(First posted on Liquorature, February 2010)
Are we all a bunch of elitist wannabe snobs?
I occasionally think we are. We can be as snooty as a veteran somelier at the Ritz watching a Hawaiian-shirted redneck walk in, and I say that because it ocurred to me the other day that while we — I!! — pay lip service to the “lesser rums” whose age is measured in single digits (or none at all, as if the maker were too ashamed to say how young the product is), the truth is that we all have a predilection for the older stuff. I confess that sometimes merely the price will get me to take a second look. Just look at the reviews that are up: 12 year, 18 year, 21 year, 25 year. Of the eleven rum reviews that are up right now, only three are of rums less than ten years old, and the Bruichladdich is a marginal call, since it is a limited edition of a very good rum indeed (and its price reflected that).
And yet, that’s unfair. The masses of the unwashed riff-raff and the hordes of the illiterate peasantry such as I, for many years drank nothing but the low-end stuff (and if you doubt me, just look at my nostalgic review of the XM5). We probably know the older stuff is so good precisely because we drank so much backwoods moonshine and low-class hooch in our disreputable and best-forgotten pasts, and therefore appreciate the good rums more by way of simple comparison.
But I don’t mind admitting this: in my pantry reposes, unashamed, a bottle — actually, a massive friggin’ jug — of the regular Appleton 5 year old (at least, I assume it’s a five…I’m not precisely sure) and when I drink on my own or with The Bear, I don’t bring out the velvet smoking jacket, light the candles and call for my hound while the faithful wife lights the fire and brings the slippers; neither do I trot out the expensive vintage, the cigars, mineral water and fancy glasses to taste the good stuff. I just sit my tail down in a pair of mouldy shorts that have seen better days, have a bowl of ice nearby (a bowl’ice in the vernacular) to take a handful from now and then, scratch my behind, and have a damned drink. If the Bear is boozing along, then we simply have a drink together, and not having the pressure to review something top of the line frees us up to actually talk.
My point being that these rums of unstellar vintage and uncertain provenance, are often the ones we turn to when we’re not being overly snooty and revert back to our more proletarian roots, or when we have forty people descending on our houses to imbibe (and we lock up the silverware next to the rarer vintages to prevent pilferage). And more, on occasion these unprepossessing rums surprise, delight and wow us with their quality – the English Harbour 5-year immediately springs to mind.

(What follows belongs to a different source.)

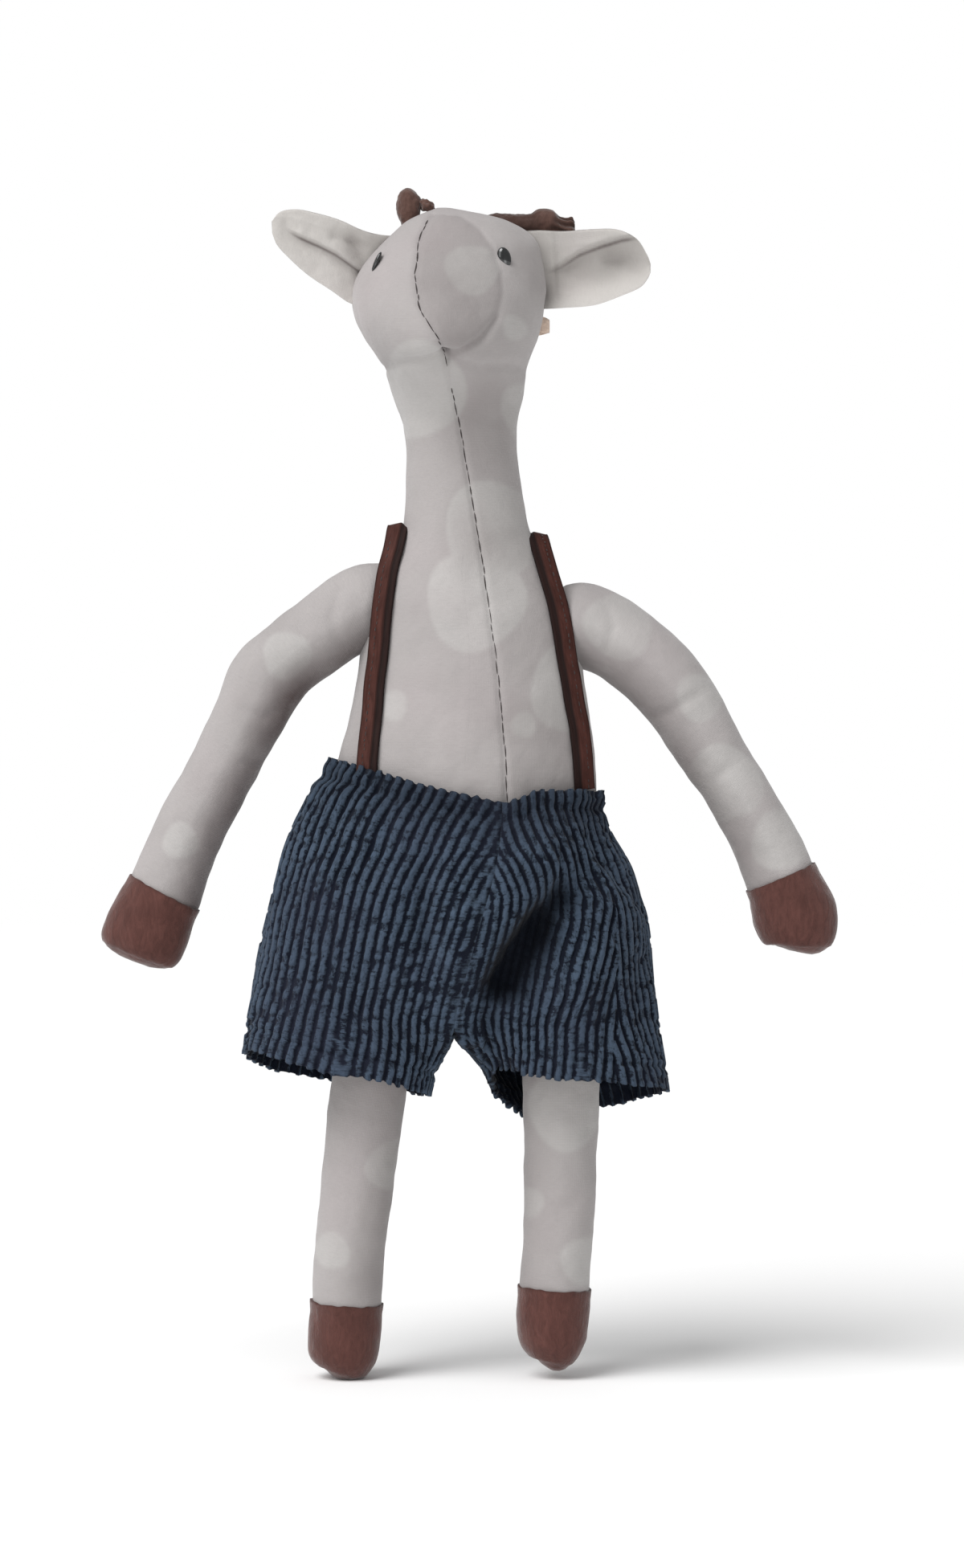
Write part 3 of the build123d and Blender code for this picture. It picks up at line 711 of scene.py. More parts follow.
def on_surface(tree, x, z):
    """The surface point and normal straight behind a place seen from the front."""
    start = Vector((x * MM, MID_Y * MM - 0.2, z * MM))
    place, normal, _, _ = tree.ray_cast(start, Vector((0, 1, 0)))
    if place is None:
        raise RuntimeError(f"no surface at x {x:.1f}, z {z:.1f}")
    return np.array(place) / MM, np.array(normal)


def stitch_points(tree, line, lift):
    """Points on the surface along a seam's line, a little above it."""
    rows, _ = even_rows([(x, z, 0.0) for x, z in line], 0.6)
    points = []
    for x, z, _ in rows:
        place, normal = on_surface(tree, x, z)
        points.append(place + normal * lift)
    return np.array(points)


def thread_pieces(name, path, stitch, gap, radius, seed):
    """Separate short stitches of thread along a path, as one mesh."""
    rng = np.random.default_rng(seed)
    run = np.concatenate([[0], np.cumsum(np.linalg.norm(np.diff(path, axis=0), axis=1))])
    points, faces = [], []
    at = 0.0
    sides = 6
    while at < run[-1] - stitch:
        length = stitch * rng.uniform(0.55, 1.35)
        steps = np.linspace(at, min(at + length, run[-1]), 7)
        line = np.column_stack([np.interp(steps, run, column) for column in path.T])
        line += np.array([rng.uniform(-0.25, 0.25), 0.0, 0.0])
        arch = np.sin(np.linspace(0, math.pi, 7))
        thick = radius * rng.uniform(0.7, 1.25) * (0.35 + 0.65 * arch)
        first = len(points)
        for place, r in zip(line, thick):
            for side in range(sides):
                turn = 2 * math.pi * side / sides
                points.append(place + np.array([math.cos(turn) * r, -math.sin(turn) * r, 0.0]))
        for i in range(6):
            for side in range(sides):
                other = (side + 1) % sides
                faces.append((first + i * sides + side, first + i * sides + other,
                              first + (i + 1) * sides + other, first + (i + 1) * sides + side))
        faces.append(tuple(first + side for side in reversed(range(sides))))
        faces.append(tuple(first + 6 * sides + side for side in range(sides)))
        at += length + gap * rng.uniform(0.3, 1.6)
    return mesh_object(name, np.array(points), faces)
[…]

I think I’ll therefore make it a point to go lowball and make a concerted effort to write reviews of the rums that crowd the shelves of Sobey’s and the backgrounds of us cheapos — and indeed, may even be better known than the high-falutin’ exclusive multi-decade and multi-dollar ambrosias which fill so many of the rum pages on the web. This has nothing to do with economics – this post is being written, after all, by a moron who blew two hundred bucks on a single bottle of rum once – but because I truly believe that not only is it interesting to see how the various blends and ages get more rarefied up the scale, but we develop a better palate for the good stuff when we drink more crap.
Being who I am, I must also confess that it’s a hell of a lot more fun to write about something bad than it is to be effusive about something good. To write about a superlative piece of craft requires no particular talent – everyone knows it’s good and you can’t add much to that. But to vent one’s spleen on a liquid turd that you swear you’ll never touch again, and explain it in flowery prose…well now, that takes skill.